La commission d’enquête sénatoriale chargée d'étudier la fraude aux eaux minérales de Nestlé, accable l’Etat, qui a permis selon elle au groupe suisse d’écouler ses produits malgré leur « illégalité » et les « risques sanitaires ».
Les sénateurs soulignent un « manque de transparence, à la fois vis-à-vis des autorités locales et européennes et des Français » dans leur rapport rendu public le 19 mai 2025. Le rapporteur de la commission d’enquête, Alexandre Ouizille (PS, Oise), qualifie de « liaisons dangereuses » les relations entre Nestlé et l’Etat.
Ingrid Kragl, directrice de l’information de Foodwatch, enfonce le clou : « Pendant des années », l’Etat a couvert « une fraude massive au lieu d’appliquer la réglementation. Ce qui a permis à Nestlé de tromper les consommateurs sans être inquiété. »
Le scandale Nestlé camouflé par l’Etat
Depuis quelques années, Nestlé utilise des filtres interdits pour purifier des eaux issues de forages régulièrement contaminées par des bactéries et des résidus de pesticides. Ce dispositif concerne les marques Hépar, Perrier, Contrex et Vittel.
Bien que Laurent Burgoa, président de la commission d’enquête et sénateur LR du Gard, précise qu’« aucune contamination sanitaire avérée n’est apparue », les eaux dites minérales doivent être « pure à la source » pour être commercialisées et ne doivent subir aucun traitement modifiant ses caractéristiques microbiologiques.
En 2021, Nestlé révèle ses pratiques au ministère de l’Industrie.
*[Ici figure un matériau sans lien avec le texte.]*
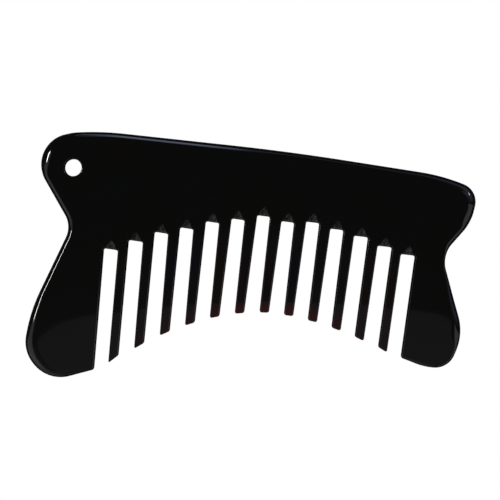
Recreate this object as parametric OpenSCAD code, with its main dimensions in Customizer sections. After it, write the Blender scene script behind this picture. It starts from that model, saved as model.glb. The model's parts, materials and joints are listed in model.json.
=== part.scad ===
// Wide-toothed beard comb, sawn and ground from one plate of polished black horn.
//
// Frame: the comb lies flat on z = 0. X runs along the spine and Y from the tooth tips to the spine,
// both measured from the middle of the comb. The plate's mid plane is half its thickness up.
//
// The comb is one piece. Its regions are separate solids that meet face to face: the spine holds
// everything above the slot roots, and each guard and tooth hangs from it.

/* [Plate] */
// Thickness of the plate along the spine
plate_t = 4.4; // [3.8:0.1:5.4]
// Width, seen from above, of the rounded outer edge
edge_w = 2.1; // [1.2:0.1:2.4]
// Steps from the top face round the outer edge to the bottom face
edge_steps = 8; // [4:2:10]
// Steps in each corner of the outline
corner_steps = 6; // [3:1:8]

/* [Teeth] */
// Distance from one tooth to the next along the x axis
tooth_pitch = 7.14; // [7:0.01:7.2]
// Where the middle of the row of teeth crosses the x axis
row_x = 2.5; // [2:0.1:3]
// Width of a tooth at its tip
tip_w = 2.75; // [2.4:0.05:2.8]
// Width that a middle tooth gains for each millimetre from its tip to its root
tooth_taper = 0.028; // [0.022:0.002:0.03]
// Change of lean from one tooth to the next, in degrees
fan_step = 0.27; // [0.2:0.01:0.32]
// Tooth that stands upright, counted from the left
upright_tooth = 8.3; // [7:0.1:9]
// Radius of the rounded corners at a tooth's tip
tip_corner_r = 0.7; // [0.2:0.1:0.9]

/* [Arcs] */
// Centre of the two arcs on the x axis
arc_x = 12.6; // [11:0.1:14]
// How far the centre of the two arcs lies below the x axis
arc_drop = 82.6; // [80:0.1:85]
// Radius of the arc that the slot roots follow
root_arc_r = 99.3; // [97:0.1:101]
// Radius of the arc that the tooth tips follow
tip_arc_r = 71.8; // [70:0.1:74]

/* [Grinding] */
// Thickness of the comb at the tips of the outer teeth
tip_t = 2.1; // [1.6:0.1:3]
// Facets from full thickness down to the tips
grind_steps = 5; // [2:1:8]

/* [Saw run-outs] */
// Radius of the V-edged disc that leaves the pointed groove above each slot
disc_r = 8; // [6:0.5:12]
// Depth of the groove at the slot root
groove_depth = 0.45; // [0.2:0.05:0.6]
// Width of the groove at the slot root
groove_w = 2.8; // [2:0.1:3.4]

/* [Hanging hole] */
// Diameter of the hole
hole_d = 5; // [3:0.5:6]
// Place of the hole along the spine
hole_x = -54.1; // [-55:0.1:-53]
// Place of the hole across the spine
hole_y = 24.3; // [23:0.1:25]

/* [Hidden] */
tooth_count = 12;

slot_count = tooth_count + 1;
row_middle = (tooth_count + 1) / 2;
arc_centre = [arc_x, -arc_drop];
// Centre of the broad arcs that the grinding follows, and their radii where it starts and where the
// outer teeth end
grind_centre = [45.3, -269];
grind_start_r = 288;
grind_end_r = 252;
// How far past a surface a cutting shape reaches
reach = 2;
// A size larger than the comb
far = 90;
// Least radius that a corner keeps when the outline moves inwards
least_r = 0.4;
// Width that a guard's inner wall counts as its own part of the row of teeth
guard_tooth_w = 3.1;
// Taper that a tooth loses for the square of its distance from the row's middle, in teeth
taper_fall = 0.0009;
// Distance from the arcs' centre at which the pointed corner of a slanted tip would be sharp
sharp_tip_x = 80;
horn = [0.07, 0.06, 0.06];
horn_tip = [0.2, 0.11, 0.09];

// Hand-sawn spread, left to right: of the slot roots and of the tooth tips about their arcs, in
// millimetres, and of the slot walls about their fan, in degrees, with a guard's wall at each end
root_spread = [0.7, -0.1, -0.2, -0.7, -0.1, 0.1, 1, -0.3, 0.5, -0.1, -0.2, -0.6, 0];
tip_spread = [0, -0.8, -0.6, -0.3, 0.1, 0.4, 0.5, 0.2, -0.2, -0.5, -0.6, -0.2];
lean_spread = [0.3, 0.1, 0.3, 0.4, 0.3, -0.2, -0.4, -0.3, -0.1, -0.2, 0, -0.2, 0.1, 0.2];

// Corners of the outline with the radius of each, clockwise from the spine's middle
corners = [
    [[7, 36.7], 700],       // crown of the spine
    [[52.3, 35.3], 58],
    [[63.6, 32.4], 5.5],    // right shoulder
    [[62.6, 22.9], 14],
    [[55.2, 12.2], 8],      // right waist
    [[64.3, -9.6], 15],     // right guard
    [[61.2, -20.3], 6],
    [[54, -20.5], 17.5],
    [[46, -18.45], 1],      // toe of the right guard
    [[-39.8, -32.7], 1],    // toe of the left guard
    [[-53.7, -38.3], 10],
    [[-62, -30.5], 10],
    [[-61.4, -18.7], 48],   // left guard
    [[-52.6, 7.4], 7],      // left waist
    [[-69.1, 29.6], 9],
    [[-55.5, 34.4], 11.5],  // left shoulder
    [[-47.4, 35.8], 85]
];

function tooth_name(i) = str("tooth_", i < 10 ? "0" : "", i);
function unit(v) = v / norm(v);
function direction(a) = [cos(a), sin(a)];
function rotated(v, a) = [v.x * cos(a) - v.y * sin(a), v.x * sin(a) + v.y * cos(a)];

// A polygon, listed clockwise as [corner, radius] pairs, with its corners rounded. It can be moved
// inwards by inset: each corner moves along its mitre and keeps its own arc. Radius 0 stays sharp.
function inward(v) = [v.y, -v.x];
function mitre(arriving, leaving) =
    (inward(arriving) + inward(leaving)) / (1 + arriving * leaving);
function corner_arc(last, corner, next, radius, inset) =
    let (
        arriving = unit(corner - last),
        leaving = unit(next - corner),
        bend = arriving.x * leaving.y - arriving.y * leaving.x,
        side = bend < 0 ? 1 : -1,
        arc_r = max(radius - side * inset, least_r),
        centre = corner + (inset + side * arc_r) * mitre(arriving, leaving),
        turn = acos(arriving * leaving) / corner_steps
    )
    [for (k = [0:corner_steps]) centre - side * arc_r * rotated(inward(arriving), -side * turn * k)];
function rounded(corners, inset = 0) =
    let (n = len(corners))
    [for (i = [0:n - 1])
        each corners[i][1] == 0
            ? [corners[i][0]]
            : corner_arc(corners[(i + n - 1) % n][0], corners[i][0], corners[(i + 1) % n][0],
                corners[i][1], inset)];

// A tooth's frame, and its width at a distance s up its middle line. Tooth 0 and the tooth after
// the last are parts of the guards, whose inner walls don't taper.
function lean(i) = (upright_tooth - i) * fan_step + lean_spread[i];
function along(i) = direction(lean(i) + 90);
function across(i) = direction(lean(i));
function tooth_foot(i) = [row_x + (i - row_middle) * tooth_pitch, 0];
function in_guard(i) = i < 1 || i > tooth_count;
function taper(i) = tooth_taper - taper_fall * pow(i - row_middle, 2);
function tooth_w(i, s) = in_guard(i) ? guard_tooth_w : tip_w + taper(i) * (s - middle_tip_s(i));
function wall(i, side, s) = tooth_foot(i) + s * along(i) + side * tooth_w(i, s) / 2 * across(i);

// Height of an arc about the arcs' centre at x, the slot roots' heights, and the tips' heights.
function arc_height(x, radius) = sqrt(pow(radius, 2) - pow(x - arc_centre.x, 2)) + arc_centre.y;
function root_s(slot) = arc_height((tooth_foot(slot - 1).x + tooth_foot(slot).x) / 2, root_arc_r)
    + root_spread[slot - 1];
function middle_tip_s(i) = arc_height(tooth_foot(i).x, tip_arc_r) + tip_spread[i - 1];
function tip_s(i, side) = arc_height(wall(i, side, middle_tip_s(i)).x, tip_arc_r)
    + tip_spread[i - 1];
function tip_r(i, side) = tip_corner_r * (1 - side * (tooth_foot(i).x - arc_x) / sharp_tip_x);

// Slot roots: slot 1 lies between the left guard and tooth 1.
function root_left(slot) = wall(slot - 1, 1, root_s(slot));
function root_right(slot) = wall(slot, -1, root_s(slot));
function root_line() = [for (slot = [1:slot_count]) each [root_left(slot), root_right(slot)]];

// The plate with its rounded outer edge, before sawing and grinding.
module blank() {
    rings = [for (k = [0:edge_steps])
        let (a = -90 + 180 * k / edge_steps, z = plate_t / 2 * (1 + sin(a)))
        [for (p = rounded(corners, edge_w * (1 - cos(a)))) [p.x, p.y, z]]];
    n = len(rings[0]);
    points = [for (ring = rings) each ring];
    bottom = [[for (j = [0:n - 1]) n - 1 - j]];
    top = [[for (j = [0:n - 1]) edge_steps * n + j]];
    sides = [for (k = [0:edge_steps - 1], j = [0:n - 1])
        [k * n + j, k * n + (j + 1) % n, (k + 1) * n + (j + 1) % n, (k + 1) * n + j]];
    polyhedron(points, concat(bottom, sides, top));
}

// What the grinding wheel takes off both faces, from near the slot roots down to the tips.
module grinding() {
    function fall(u) = (plate_t - tip_t) / 2 * pow(u, 2);
    function radius(u) = grind_start_r - u * (grind_start_r - grind_end_r);
    last_u = 1.3;
    for (flip = [0, 1])
        translate([grind_centre.x, grind_centre.y, plate_t / 2])
            mirror([0, 0, flip])
                rotate_extrude($fn = 240)
                    polygon(concat(
                        [for (k = [0:grind_steps])
                            let (u = last_u * k / grind_steps) [radius(u), plate_t / 2 - fall(u)]],
                        [[radius(last_u), plate_t / 2 + reach], [radius(0), plate_t / 2 + reach]]));
}

// Everything above the slot roots, as a tall prism.
module above_roots() {
    roots = root_line();
    linear_extrude(plate_t + 2 * reach, center = true)
        polygon(concat([[-far, roots[0].y]], roots,
            [[far, roots[len(roots) - 1].y], [far, far], [-far, far]]));
}

// Everything beside the row of teeth and below the slot roots, on one side.
module beside_teeth(wall_top, wall_bottom, edge_x) {
    linear_extrude(plate_t + 2 * reach, center = true)
        polygon([wall_top, wall_bottom, [edge_x, wall_bottom.y], [edge_x, wall_top.y]]);
}

// The pointed groove that the V-edged disc leaves where a slot ends, on both faces.
module run_out(slot) {
    half_w = groove_w / 2;
    middle = (root_left(slot) + root_right(slot)) / 2;
    for (flip = [0, 1])
        translate([middle.x, middle.y, plate_t / 2])
            rotate((lean(slot - 1) + lean(slot)) / 2)
                mirror([0, 0, flip])
                    translate([0, 0, plate_t / 2 + disc_r - groove_depth])
                        for (side = [0, 1])
                            mirror([side, 0, 0])
                                rotate([0, 90, 0])
                                    cylinder(h = 2 * half_w, r1 = disc_r,
                                        r2 = disc_r - 2 * groove_depth, $fn = 64);
}

module spine() {
    color(horn)
        difference() {
            intersection() {
                blank();
                translate([0, 0, plate_t / 2])
                    above_roots();
            }
            grinding();
            for (slot = [1:slot_count])
                run_out(slot);
            translate([hole_x, hole_y, -reach])
                cylinder(h = plate_t + 2 * reach, d = hole_d, $fn = 48);
        }
}

module guard(wall_top, wall_bottom, edge_x) {
    color(horn)
        difference() {
            intersection() {
                blank();
                translate([0, 0, plate_t / 2])
                    beside_teeth(wall_top, wall_bottom, edge_x);
            }
            grinding();
        }
}

module left_guard() {
    guard(root_left(1), wall(0, 1, -far), -far);
}

module right_guard() {
    guard(root_right(slot_count), wall(slot_count, -1, -far), far);
}

// A tooth's top edge runs from one slot's root to the next one's, and the tip arc cuts its tip.
function tooth_corners(i) = [
    [root_right(i), 0],
    [root_left(i + 1), 0],
    [wall(i, 1, tip_s(i, 1)), tip_r(i, 1)],
    [wall(i, -1, tip_s(i, -1)), tip_r(i, -1)]
];

module tooth(i) {
    color(horn_tip)
        difference() {
            linear_extrude(plate_t)
                polygon(rounded(tooth_corners(i)));
            grinding();
        }
}

spine();
left_guard();
right_guard();
for (i = [1:tooth_count])
    tooth(i);
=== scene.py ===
import json
import math
from collections import namedtuple

import bpy
import numpy as np
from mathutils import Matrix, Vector
from mathutils.geometry import delaunay_2d_cdt

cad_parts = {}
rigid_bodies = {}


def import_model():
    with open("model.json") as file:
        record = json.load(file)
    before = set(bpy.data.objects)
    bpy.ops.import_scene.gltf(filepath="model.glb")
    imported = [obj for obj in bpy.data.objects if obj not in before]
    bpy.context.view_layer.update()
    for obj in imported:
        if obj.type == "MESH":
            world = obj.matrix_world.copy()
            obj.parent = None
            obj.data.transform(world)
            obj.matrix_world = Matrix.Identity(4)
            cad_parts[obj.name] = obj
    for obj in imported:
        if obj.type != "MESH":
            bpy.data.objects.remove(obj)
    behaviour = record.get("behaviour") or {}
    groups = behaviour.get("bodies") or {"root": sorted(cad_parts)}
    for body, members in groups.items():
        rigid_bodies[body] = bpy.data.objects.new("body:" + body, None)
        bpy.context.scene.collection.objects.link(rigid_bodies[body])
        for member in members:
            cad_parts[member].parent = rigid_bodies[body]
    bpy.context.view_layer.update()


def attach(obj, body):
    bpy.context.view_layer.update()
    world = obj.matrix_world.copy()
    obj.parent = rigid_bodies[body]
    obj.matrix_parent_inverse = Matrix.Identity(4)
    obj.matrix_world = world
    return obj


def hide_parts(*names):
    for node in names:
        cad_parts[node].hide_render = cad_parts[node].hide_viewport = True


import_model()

MM = 0.001

# ---- The comb's design, as in its CAD ----

# Thickness of the plate, and of the comb at the tips of the outer teeth
PLATE_T = 4.4
TIP_T = 2.1
# The row of teeth: its count and pitch, and where its middle crosses the x axis
TOOTH_COUNT = 12
SLOT_COUNT = TOOTH_COUNT + 1
ROW_MIDDLE = (TOOTH_COUNT + 1) / 2
TOOTH_PITCH = 7.14
ROW_X = 2.5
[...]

A l’époque, le groupe suisse apprend que la Direction générale de la concurrence, de la consommation et de la répression des fraudes (DGCCRF) enquête sur Alma, un autre géant de la mise en bouteille, pour des pratiques frauduleuses similaires.
Le rapport précise que l’Etat « avait connaissance des contaminations bactériologiques, voire virologiques sur certains forages » et que la situation « créait une distorsion de concurrence avec les autres minéraliers ».
Il démontre comment plusieurs ministères, mais aussi un préfet, et le directeur de l’Agence régionale de santé d’Occitanie, Didier Jaffre, ont accepté de modifier, à la demande de Nestlé, un rapport sur la qualité sanitaire des forages exploités à Vergèze dans le Gard, où est produite la marque Perrier,
Couverture de l’Etat
Une première réunion avec le cabinet de la ministre de l’époque Agnès Pannier-Runacher est organisée en octobre de cette même année. A partir de là, le rapport sénatorial souligne la « densité » des échanges entre l’Etat et la multinationale.
« Les contacts sont fréquents et l’Elysée ouvre les portes de certains ministères au groupe suisse » insiste Alexandre Ouizille.
En février 2023, Matignon, ainsi que les ministères de l’Économie et de la Santé, accepte, à la demande expresse de Nestlé, de modifier temporairement les arrêtés préfectoraux pour autoriser la pratique de la microfiltration en dessous de 0,8 micron, contrairement aux règles sanitaires de l’Agence nationale de sécurité sanitaire.
Or, ces traitements interdits sont non seulement illégaux, mais aussi insuffisants pour désinfecter efficacement l’eau. Cette autorisation a donc été accordée « sans preuve que ces traitements n’ont pas affecté la sécurité alimentaire ni la composition de l’eau ».
Pire, elle a précédé une « absence de suivi du dossier par l’État », entraînant une « minimisation du risque sanitaire à l’échelon national ». Pourtant, des échanges de mails dévoilent l’inquiétude d’agents du contrôle sanitaire devant l’absence de preuves de destruction de lots de bouteilles de Perrier contaminées.
À plusieurs reprises lors des auditions, les sénateurs se sont étonnés qu’aucune Agence régionale de santé (ARS) n’ait déclenché, avant la fin de l’année 2022, l’« article 40 » du Code de procédure pénale, qui impose à toute autorité ayant connaissance d’un crime ou d’un délit d’en informer la justice.
Mi-mai, les préfectures des Vosges et du Gard, départements où sont implantés les sites de production d’Hépar, de Contrex, de Vittel et de Perrier, ont donné deux mois à la multinationale suisse pour retirer ses filtres illégaux.